We went to several parks today, and as he always does, Milo tried to make friends with the other kids. They pretty much ignored him, the same way they did in Seattle -something I found very difficult to understand. But I saw a little spark of interest in some of the kids, as if they were wistfully considering socializing with another child, and that gave me a little hope that Milo will indeed make some friends here.

Our next big job is to find an apartment. A friend very generously offered us her apartment while she travels to Somalia for work, but the clock is ticking - we've got 3 weeks at the most to find and move into a new place. We're OK with something small, even a little dingy, but there is one thing I won't sacrifice, and that is a good shower. So it may take a while...

Wednesday, September 14, 2011

Big news. Sad, but big.

Malawi has been our home for so long, I’ve forgotten that the nature of my job is more in the moving than the staying. In fact, when I was younger, I scoffed at the idea of staying put more than a year or two in any given place. I was born to roam, baby.

Now that I’m older, more maternal, and quite frankly, a little boring, I don’t see the point in being anywhere less than three years.

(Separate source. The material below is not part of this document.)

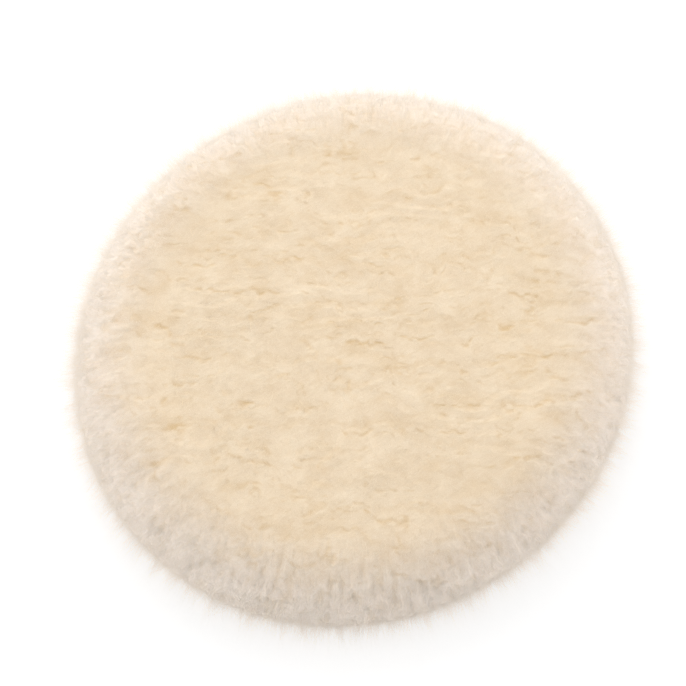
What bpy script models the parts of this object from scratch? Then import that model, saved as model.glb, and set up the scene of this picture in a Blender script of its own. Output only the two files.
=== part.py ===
"""A lambswool polishing pad with a hook-and-loop back, wool side up.

The pad is a stack of discs, each a node of its own. From the surface that it rests on, upward: the velour
loop fabric, a woven canvas, a film of glue, a thin foam disc, a second film of glue, the tanned skin, and
the wool that grows from it. A lockstitch near the rim holds the stack: its needle thread lies in a groove
of the loop fabric, and its bobbin thread lies in a groove of the skin, under the wool.

Metres, +Z up. The origin is the centre of the loop fabric's lower face, which is flat at z = 0.
"""

import math

import bpy

# Driving dimensions, in metres.
GAP = 0.0003
WOOL_RADIUS = 0.080
WOOL_TOP = 0.0310
WOOL_LOWEST = 0.0012
HIDE_RADIUS = 0.070
FOAM_RADIUS = 0.069
BACKING_RADIUS = 0.069
GLUE_RADIUS = 0.0685

LOOP_THICKNESS = 0.0020
CANVAS_THICKNESS = 0.0006
GLUE_THICKNESS = 0.0003
FOAM_THICKNESS = 0.0060
HIDE_THICKNESS = 0.0020

SEAM_RADIUS = 0.0630
THREAD_RADIUS = 0.00030
GROOVE_HALF_WIDTH = 0.0008
LOOP_GROOVE_DEPTH = 0.0014
HIDE_GROOVE_DEPTH = 0.0014
STITCHES = 66
POINTS_PER_STITCH = 3
STITCH_WAVE = 0.00015

TURN_STEPS = 72
MERGE_DISTANCE = 0.0001

# The layers' lower faces follow from their thicknesses.
CANVAS_Z = LOOP_THICKNESS + GAP
FOAM_GLUE_Z = CANVAS_Z + CANVAS_THICKNESS + GAP
FOAM_Z = FOAM_GLUE_Z + GLUE_THICKNESS + GAP
HIDE_GLUE_Z = FOAM_Z + FOAM_THICKNESS + GAP
HIDE_Z = HIDE_GLUE_Z + GLUE_THICKNESS + GAP
WOOL_Z = HIDE_Z + HIDE_THICKNESS + GAP


def clear_scene():
    for old in list(bpy.data.objects):
        bpy.data.objects.remove(old)


def material(name, colour, roughness):
    made = bpy.data.materials.new(name)
    made.use_nodes = True
    shader = made.node_tree.nodes["Principled BSDF"]
    shader.inputs["Base Color"].default_value = (*colour, 1.0)
    shader.inputs["Roughness"].default_value = roughness
    shader.inputs["Metallic"].default_value = 0.0
    return made


def turned(name, profile, look):
    """A solid of revolution about Z. The profile is a list of (radius, height), from the axis at the top,
    down the outer side, to the axis at the bottom."""
    mesh = bpy.data.meshes.new(name)
    points = [(radius, 0.0, height) for radius, height in profile]
    edges = [(i, i + 1) for i in range(len(points) - 1)]
    mesh.from_pydata(points, edges, [])
    mesh.materials.append(look)
    solid = bpy.data.objects.new(name, mesh)
    bpy.context.collection.objects.link(solid)
    screw = solid.modifiers.new("turn", "SCREW")
    screw.steps = TURN_STEPS
    screw.render_steps = TURN_STEPS
    screw.use_merge_vertices = True
    screw.merge_threshold = MERGE_DISTANCE
    return solid


def rounded(centre_r, centre_z, radius_r, radius_z, start, end, steps):
    """Points on an elliptic arc, from start to end degrees, where 0 points outward and 90 points up."""
    angles = [math.radians(start + (end - start) * i / steps) for i in range(steps + 1)]
    return [
        (centre_r + radius_r * math.cos(a), centre_z + radius_z * math.sin(a))
        for a in angles
    ]


def soft_disc(name, radius, low, high, edge, look):
    """A disc whose two rims are rounded to the given edge radius."""
    upper = rounded(radius - edge, high - edge, edge, edge, 90, 0, 2)
    lower = rounded(radius - edge, low + edge, edge, edge, 0, -90, 2)
    return turned(name, [(0.0, high), *upper, *lower, (0.0, low)], look)


def film(name, low, look):
    """A thin flat disc of glue."""
    high = low + GLUE_THICKNESS
    return turned(name, [(0.0, high), (GLUE_RADIUS, high), (GLUE_RADIUS, low), (0.0, low)], look)


def loop_fabric():
    """The velour disc. The seam pulls a groove into its lower face."""
    look = material("loop velour", (0.80, 0.79, 0.76), 0.95)
    edge = 0.0006
    upper = rounded(BACKING_RADIUS - edge, LOOP_THICKNESS - edge, edge, edge, 90, 0, 2)
    lower = rounded(BACKING_RADIUS - edge, edge, edge, edge, 0, -90, 2)
    groove = [
        (SEAM_RADIUS + GROOVE_HALF_WIDTH, 0.0),
        (SEAM_RADIUS + GROOVE_HALF_WIDTH * 0.9, LOOP_GROOVE_DEPTH),
        (SEAM_RADIUS - GROOVE_HALF_WIDTH * 0.9, LOOP_GROOVE_DEPTH),
        (SEAM_RADIUS - GROOVE_HALF_WIDTH, 0.0),
    ]
    return turned(
        "loop_fabric",
        [(0.0, LOOP_THICKNESS), *upper, *lower, *groove, (0.0, 0.0)],
        look,
    )


def backing_canvas():
    look = material("canvas", (0.72, 0.70, 0.64), 0.90)
    high = CANVAS_Z + CANVAS_THICKNESS
    profile = [(0.0, high), (BACKING_RADIUS, high), (BACKING_RADIUS, CANVAS_Z), (0.0, CANVAS_Z)]
    return turned("backing_canvas", profile, look)


def foam_interlayer():
    look = material("foam", (0.85, 0.80, 0.62), 0.95)
    return soft_disc("foam_interlayer", FOAM_RADIUS, FOAM_Z, FOAM_Z + FOAM_THICKNESS, 0.0006, look)


def glue_films():
    look = material("glue", (0.80, 0.74, 0.58), 0.45)
    film("foam_glue", FOAM_GLUE_Z, look)
    film("hide_glue", HIDE_GLUE_Z, look)


def lambskin_hide():
    """The tanned skin. The seam pulls a groove into its upper face, which the wool grows from."""
    look = material("lambskin", (0.82, 0.70, 0.52), 0.75)
    high = HIDE_Z + HIDE_THICKNESS
    edge = 0.0006
    upper = rounded(HIDE_RADIUS - edge, high - edge, edge, edge, 90, 0, 2)
    lower = rounded(HIDE_RADIUS - edge, HIDE_Z + edge, edge, edge, 0, -90, 2)
    groove = [
        (SEAM_RADIUS - GROOVE_HALF_WIDTH, high),
        (SEAM_RADIUS - GROOVE_HALF_WIDTH * 0.9, high - HIDE_GROOVE_DEPTH),
        (SEAM_RADIUS + GROOVE_HALF_WIDTH * 0.9, high - HIDE_GROOVE_DEPTH),
        (SEAM_RADIUS + GROOVE_HALF_WIDTH, high),
    ]
    return turned("lambskin_hide", [(0.0, high), *groove, *upper, *lower, (0.0, HIDE_Z)], look)


def wool_pile():
    """The wool: a low crown, a rounded rim, and a side that hangs round the edge of the layers below."""
    look = material("lambswool", (0.84, 0.71, 0.52), 1.0)
    rim_r = 0.0600
    rim_z = 0.0108
    crown_z = 0.0300
    hang_r = 0.0700
    inner = HIDE_RADIUS + 2 * GAP
    crown = [
        (rim_r * i / 5, WOOL_TOP - (WOOL_TOP - crown_z) * (i / 5) ** 2) for i in range(5)
    ]
    rim = rounded(rim_r, rim_z, WOOL_RADIUS - rim_r, crown_z - rim_z, 90, 0, 9)
    hang = rounded(hang_r, rim_z, WOOL_RADIUS - hang_r, rim_z - WOOL_LOWEST, 0, -70, 5)[1:]
    hem = [(0.0720, WOOL_LOWEST), (inner, WOOL_LOWEST + 0.0008)]
    return turned("wool_pile", [*crown, *rim, *hang, *hem, (inner, WOOL_Z), (0.0, WOOL_Z)], look)


def seam_thread(name, height, look):
    """One thread of the lockstitch: a closed ring that dips a little at the end of each stitch."""
    curve = bpy.data.curves.new(name, "CURVE")
    curve.dimensions = "3D"
    curve.bevel_depth = THREAD_RADIUS
    curve.bevel_resolution = 1
    count = STITCHES * POINTS_PER_STITCH
    spline = curve.splines.new("POLY")
    spline.points.add(count - 1)
    for i, point in enumerate(spline.points):
        turn = 2 * math.pi * i / count
        wave = STITCH_WAVE * math.cos(STITCHES * turn)
        point.co = (
            SEAM_RADIUS * math.cos(turn),
            SEAM_RADIUS * math.sin(turn),
            height + wave,
            1.0,
        )
    spline.use_cyclic_u = True
    curve.materials.append(look)
    ring = bpy.data.objects.new(name, curve)
    bpy.context.collection.objects.link(ring)
    return ring


def seam():
    look = material("thread", (0.86, 0.85, 0.82), 0.60)
    seam_thread("needle_thread", LOOP_GROOVE_DEPTH / 2, look)
    seam_thread("bobbin_thread", HIDE_Z + HIDE_THICKNESS - HIDE_GROOVE_DEPTH / 2, look)


clear_scene()
loop_fabric()
backing_canvas()
foam_interlayer()
glue_films()
lambskin_hide()
wool_pile()
seam()
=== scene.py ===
"""The looks of a lambswool polishing pad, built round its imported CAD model.

The wool is real geometry: a closed core, which is the nap's surface just under the hair tips, with its
partings, tufts and locks; a dense coat of short hairs that only just stand out of it; a looser fringe round
the rim; and a few long curled strays. Under it lie the skin, the foam, the canvas, the loop velour, two films
of glue and the two threads of the seam, each in the place of its CAD node. Everything is in metres, in the
frame of the CAD model.
"""

import itertools
import math

import bpy
import numpy as np
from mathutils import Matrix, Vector


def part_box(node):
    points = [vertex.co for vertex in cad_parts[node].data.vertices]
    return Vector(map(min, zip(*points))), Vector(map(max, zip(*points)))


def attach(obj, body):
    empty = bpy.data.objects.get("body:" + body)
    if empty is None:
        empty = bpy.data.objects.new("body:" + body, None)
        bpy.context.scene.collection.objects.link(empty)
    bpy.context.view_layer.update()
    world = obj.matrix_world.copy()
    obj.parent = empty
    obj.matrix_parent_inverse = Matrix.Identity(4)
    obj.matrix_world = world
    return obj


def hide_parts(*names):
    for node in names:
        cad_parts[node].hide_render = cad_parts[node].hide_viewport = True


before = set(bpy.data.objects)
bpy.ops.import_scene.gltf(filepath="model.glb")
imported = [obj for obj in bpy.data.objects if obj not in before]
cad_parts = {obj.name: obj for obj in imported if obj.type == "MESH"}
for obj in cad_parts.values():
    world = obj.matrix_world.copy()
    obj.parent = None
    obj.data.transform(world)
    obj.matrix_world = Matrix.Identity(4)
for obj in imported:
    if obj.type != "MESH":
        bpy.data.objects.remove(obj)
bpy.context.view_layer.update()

MM = 0.001
BODY = "root"
# Every random field and draw starts from this number and one of its own.
SEED = 11

# ---------------------------------------------------------------- the wool's outer shape, from the CAD model
WOOL_LOW, WOOL_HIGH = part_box("wool_pile")
HIDE_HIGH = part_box("lambskin_hide")[1]
PAD_RADIUS = WOOL_HIGH.x
PAD_TOP = WOOL_HIGH.z
CROWN_DROP = 1.0 * MM
RIM_START = 0.75 * PAD_RADIUS
RIM_HEIGHT = 0.35 * PAD_TOP
HANG_START = 0.875 * PAD_RADIUS
HANG_END = -70.0
SKIN_INSET = 0.6 * MM
SKIN_POINTS = 600
# The coat isn't quite round: it is fuller along one diagonal, as its nap lies that way.
OVAL = 0.034
OVAL_TURN = math.radians(38.0)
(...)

What can you really accomplish in a year? Two? That’s just enough time to figure out what you’re doing, then you have to start all over again.

The norm, however, seems to be two to three years for most of my friends and colleagues, though. Which means that a couple of years ago, we went through one big endless year of farewell parties as most of our close friends moved on. Now, after 5 years in Malawi, the second wave is beginning.

And it seems, my friends, the tide is taking us out with it. In just one week, we are leaving Malawi.

My heart breaks just a little bit even writing those words.

We knew we would be leaving soon. I had extended my contract through the end of the year, but my feet have gotten itchy again, and it’s too hard to see everyone else leave and feel like we’re being left behind. So we made a conscious decision, come what may, we would be leaving Malawi by the end of the year, even if that meant moving back home to the U.S. to mooch off of our families.

As it turns out, we’re not having to couch-surf just yet. One of our senior advisers is out on maternity leave, and she asked if I would cover for her during the 7 months she will be out of work. I agreed, and so next week we are moving to Dublin (that’s Ireland, in case you were expecting yet another remote developing country).

Ireland. I know, right? How totally different can you get from Malawi (apart from Finland)? We’re expecting a total and completely new way of life, but that’s part of the excitement. After all, how much longer do we have that we can still traipse off to Europe for a few months if we want to?

I guess you can expect a whole new class of misadventures from us as we navigate immigration, find a place to live, and apparently the hardest thing, open a bank account. These may sound like menial tasks, but they scare the bajeezus out of me. I’m pretty sure I can’t just smile my way into getting a driver’s license in Europe, the way I can here.

Wish us luck as we make this big leap, friends. I will try to keep you up to date on this newest adventure in our lives.